Solve the difference equation?

[Success]

Solve the difference equation y_n+1=sqrt((n+3)/(n+1)) y_n in terms of the initial value y₀.

y₁=sqrt(3)y₀
y₂=sqrt(6)y₀
y_n=sqrt(3n)y₀

But that's not the answer. The answer in the textbook is y_n=y₀sqrt(((n+2)(n+1))/2). Did I do something wrong?

 

[HallsofIvy]

It is hard to say what you might have done wrong when you do not show what you did!

While it is a good idea to calculate values until you can guess a pattern, you are not done until you have proved that pattern. At the very least, you should have checked your "guess". [itex]y_3= \sqrt{\frac{2+3}{2+ 1}}\sqrt{6}y_0= \sqrt{\frac{5(6)}{3}}y_0= \sqrt{10}y_0[/itex]. 10 is NOT 3n= 3(3)= 9. Certainly, you should have realized that "[itex]y_n= \sqrt{3n}y_0[/itex]" is not true when n= 0!

Yes, [itex]y_1= \sqrt{3}y_0[/itex] and [itex]y_2= \sqrt{6}y_0[/itex]. But then [itex]y_3= \sqrt{10}y_0[/itex], as I showed, and then [itex]y_4= \sqrt{(3+3)/(3+ 1)}\sqrt{10}y_0= \sqrt{15}y_0[/itex], etc.6,

Is that enough to make a better guess at a pattern? I notice that it is always the square root of an integer times [itex]y_0[/itex]. Further, those integers are 3, 6, 10, 15... For me, at least, that is enough to notice that the 'first differences' are 6-3= 3, 10- 6= 4, 15- 10= 5 and then the 'second differences' are 4- 3= 1 and 5- 4= 1- both 1. IF that continued to be true, that the 'second difference' is a constant, that would mean that the integers are a quadratic function of n, [itex]an^2+ bn+ c[/itex]and we can use those values to determine a, b, and c.
I did that and got that a= 1/2, b= 3/2, and c= 1 so that the integers are [itex](1/2)(n^2+ 3n+ 2)= (1/2)(n+ 2)(n+ 1)[/itex], exactly what your textbook says.
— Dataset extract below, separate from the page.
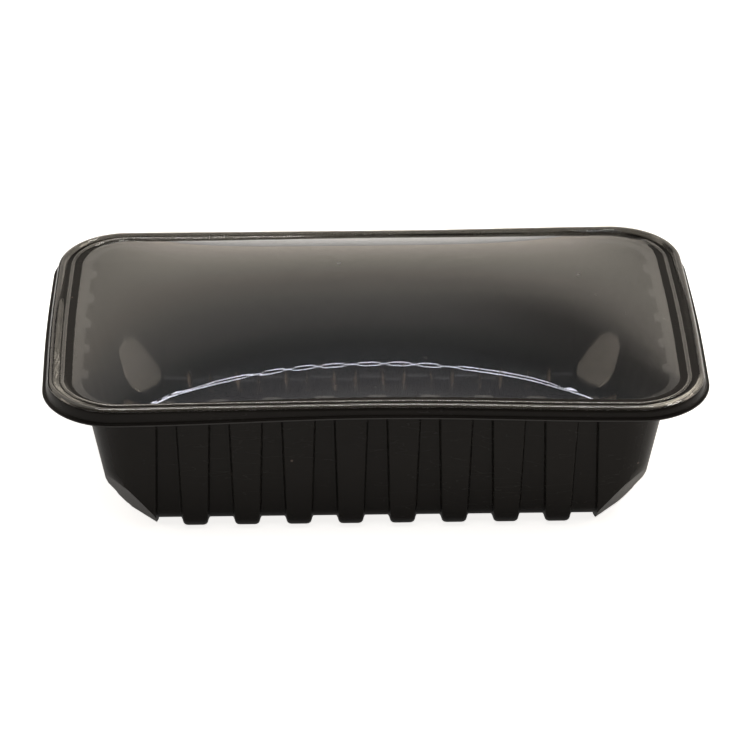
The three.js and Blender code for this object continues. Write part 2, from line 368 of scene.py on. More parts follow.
# %% [markdown]
# ## The pull of the film
#
# A film that has shrunk and filled with air pulls on the rim.  The long sides give way: their
# middles come in by nearly three millimetres and rise a little, while the ends stand out.
# Blender could do this with a lattice.  A short formula does the same, and both pieces use
# it, so they stay together.

# %% Bend by the film's tension
FRONT_PULL, BACK_PULL, SIDE_LIFT = 2.7, 1.5, 0.8
PULL_REACH = 105.0  # half the length of a side that gives way
LIP_HEIGHT = 57.4


def pulled(ring):
    """A ring as the film's pull bends it."""
    x, y, z = ring.T
    rise = np.minimum(1, z / LIP_HEIGHT)
    along = np.where(np.abs(x) < PULL_REACH, np.cos(np.pi * x / (2 * PULL_REACH)) ** 2, 0)
    across = y / (WIDTH / 2)
    pull = np.where(y < 0, FRONT_PULL, BACK_PULL)
    bulge = END_BULGE * rise ** 8 * np.cos(np.pi * y / WIDTH) ** 2
    return np.column_stack([
        x + bulge * x / (LENGTH / 2),
        y - pull * rise ** 2 * along * across,
        z + SIDE_LIFT * rise ** 2 * along * np.abs(across),
    ])


# %% A closed skin from a stack of rings
def skin_mesh(name, rings, band_finish, finishes, sharp_degrees):
    """Joins rings of equal length, from one pole to the other, into one closed mesh."""
    rings = np.array(rings) * MM
    count, around = rings.shape[:2]
    poles = [(0, 0, rings[0][:, 2].mean()), (0, 0, rings[-1][:, 2].mean())]
    points = np.vstack([rings.reshape(-1, 3), poles])
    first, last = count * around, count * around + 1
    here = np.arange(around)
    after = (here + 1) % around
    faces, finish = [], []
    for k in range(count - 1):
        low, high = k * around, (k + 1) * around
        quads = np.column_stack([low + here, low + after, high + after, high + here])
        faces += quads.tolist()
        finish += np.broadcast_to(band_finish[k], around).tolist()
    top = (count - 1) * around
    faces += [(first, int(b), int(a)) for a, b in zip(here, after)]
    faces += [(last, int(top + a), int(top + b)) for a, b in zip(here, after)]
    for band in (band_finish[0], band_finish[-1]):
        finish += np.broadcast_to(band, around).tolist()
    mesh = bpy.data.meshes.new(name)
    mesh.from_pydata(points.tolist(), [], faces)
    for material in finishes:
        mesh.materials.append(material)
    mesh.polygons.foreach_set("material_index", finish)
    mesh.shade_smooth()
    mesh.set_sharp_from_angle(angle=math.radians(sharp_degrees))
    mesh.update()
    piece = bpy.data.objects.new(name, mesh)
    bpy.context.scene.collection.objects.link(piece)
    print(name, "has", len(faces), "faces")
    return piece


def note_on_points(mesh, name, kind, field, values):
    """Keeps a value for each point of the mesh, with zeros for its two poles."""
    poles = np.zeros((2, *values.shape[1:]))
    layer = mesh.attributes.new(name, kind, "POINT")
    layer.data.foreach_set(field, np.vstack([values, poles]).ravel())


# %% [markdown]
# ## Marks that both finishes share
#
# Packaging is handled and stacked, so the black sheet and the film carry the same faint
# marks: dust specks and hair-thin scratches.  They could be painted on an image.  A node
# group makes them from noise instead, at real scale, and each finish uses it with its own
# values.

# %% Helpers for nodes
def node(tree, kind, **settings):
    """Adds a node with the given settings."""
    made = tree.nodes.new(kind)
    for name, value in settings.items():
        setattr(made, name, value)
    return made


def maths(tree, operation, first, second=None):
    """Adds a maths node for numbers or sockets and gives its result."""
    made = node(tree, "ShaderNodeMath", operation=operation)
    for socket, value in zip(made.inputs, (first, second)):
        if value is None:
            continue
        if isinstance(value, (int, float)):
            socket.default_value = value
        else:
            tree.links.new(value, socket)
    return made.outputs[0]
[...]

You can prove that is true using "proof by induction". When n= 0, [itex]y_0= \sqrt{\frac{1}{2}(0+2)(0+ 1)}y_0= \sqrt{1}y_0= y_0[/itex] is correct. Assume that, for some k, [itex]y_k= \sqrt{\frac{1}{2}(k+2)(k+ 1)}y_0[/itex]. Then, by the difference equation, [itex]y_{k+1}= \sqrt{(k+3)/(k+1)}y_k= \sqrt{\frac{1}{2}((k+3)/(k+1))(k+2)(k+1)}y_0[/itex][itex]= \sqrt{\frac{1}{2}(k+3)(k+2)}y_0= \sqrt{\frac{1}{2}((k+1)+ 2)((k+1)+ 1)}y_0[/itex].